Masters of the Overview
It’s not difficult to see why so many social workers privately struggle with their professional identity, despite social work qualification having returned to being a degree based profession (before the DipSW the vast majority of social work training was undertaken on a post-graduate basis).
Professional registration, first with the GSCC and now with the HCPC, goes a long way to improving social workers’ professional identity, but there are still negative views that inevitably impact on that identity.
It’s not just the generally bad press from the media; a large proportion of the general public don’t have a high opinion of social workers; we can easily be led to believe that everyone sees us as either interfering or not doing enough, with no middle ground in which to get it right.

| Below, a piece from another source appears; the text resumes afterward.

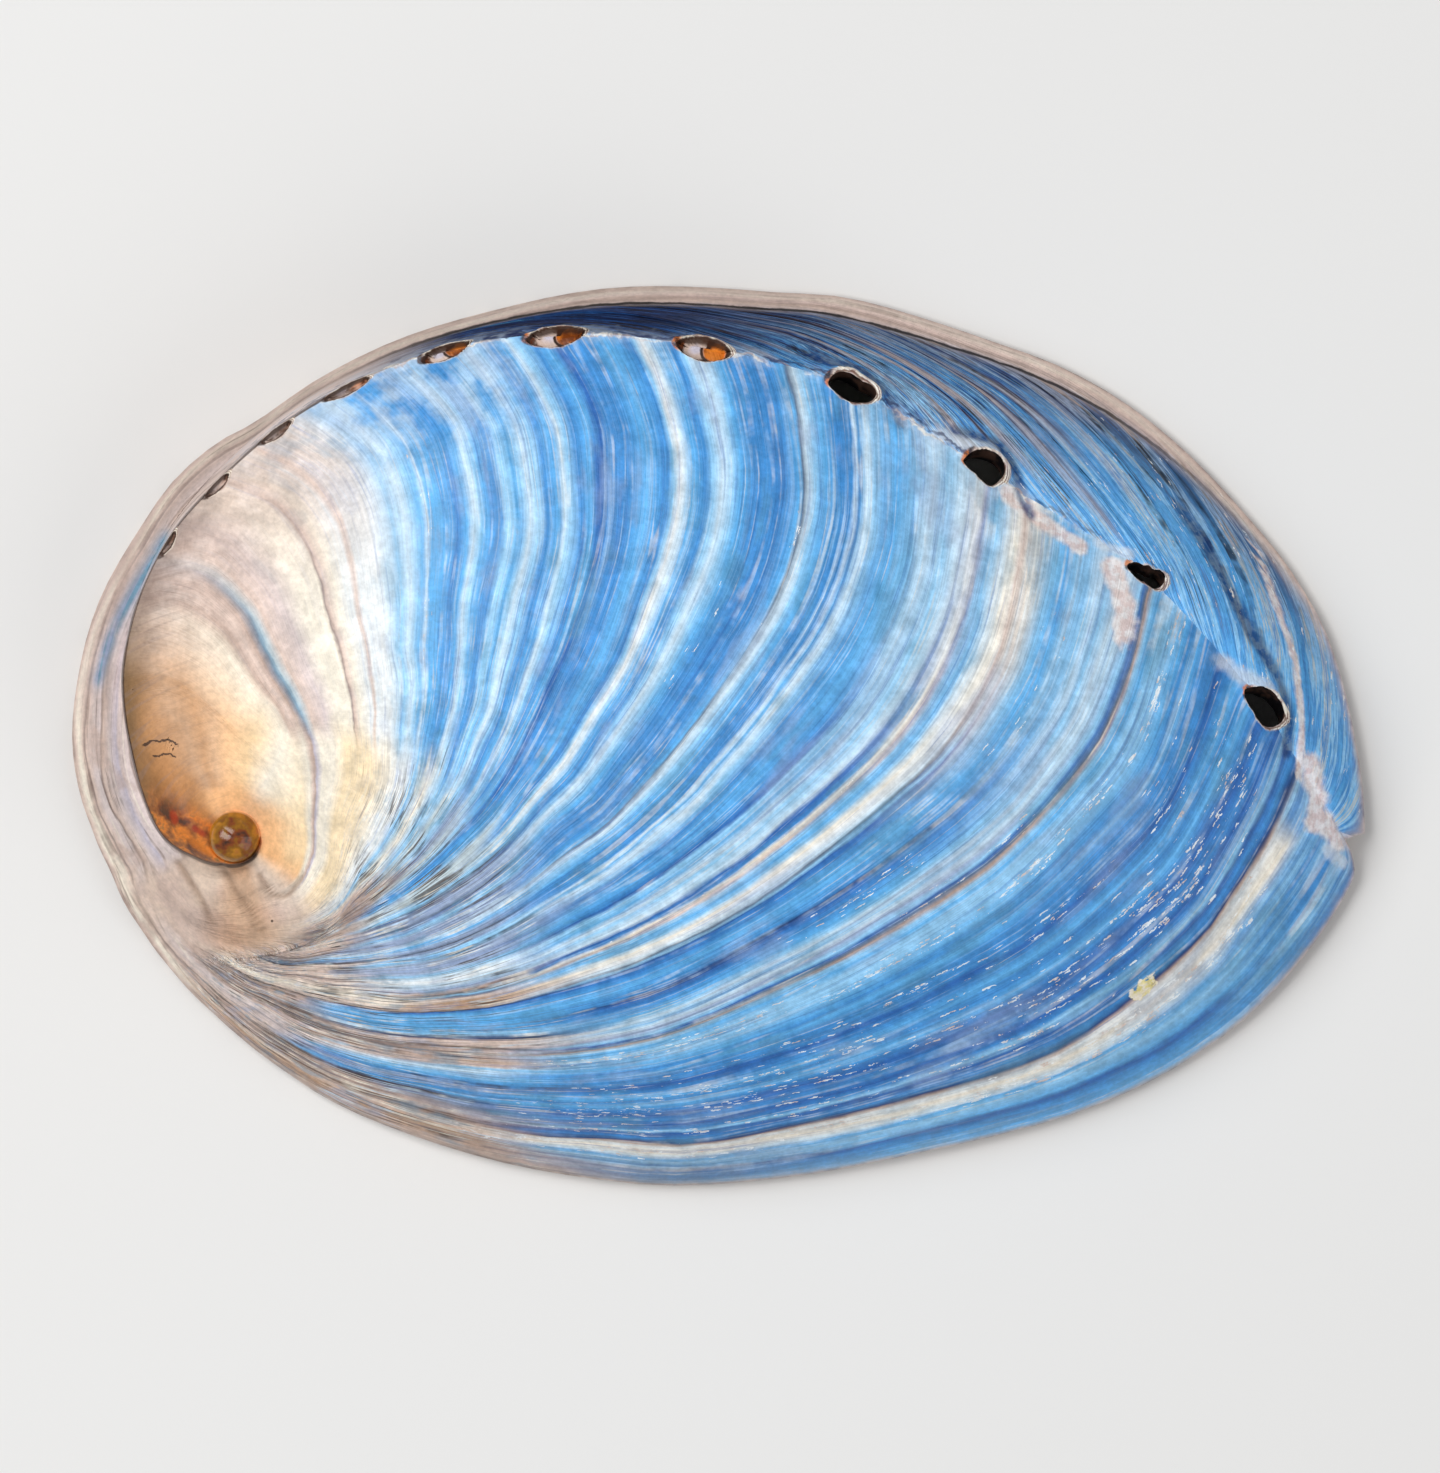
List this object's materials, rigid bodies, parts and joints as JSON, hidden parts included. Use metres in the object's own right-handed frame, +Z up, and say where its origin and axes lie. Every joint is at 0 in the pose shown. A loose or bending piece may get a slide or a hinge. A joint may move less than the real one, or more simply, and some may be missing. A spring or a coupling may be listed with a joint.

But greater damage comes from other professionals. Teachers, health visitors, doctors, police, psychologists – just some of the professionals with whom we interact daily in the support of families and individuals at risk or in need – are specialists in their field. But worst of all are those in the legal profession: courts taking our reports and then decide they want an expert opinion.
We’re not seen as experts in various aspects of mental health and psychology, or of counselling or educational needs, or medical diagnosis of behavioural issues. And we can be easily discouraged because of it. It doesn’t seem to matter that our training and our practice have given us experience and knowledge in all these areas and more.
I’ve heard it said, “Jack of all trades, master of none”. I’ve said it myself. But one solicitor working for the local authority came up with the best view, and it is so accurate it bears repeating – we are not blinded by our subject limitations – we bring all these disciplines together – we are masters – we are masters of the overview.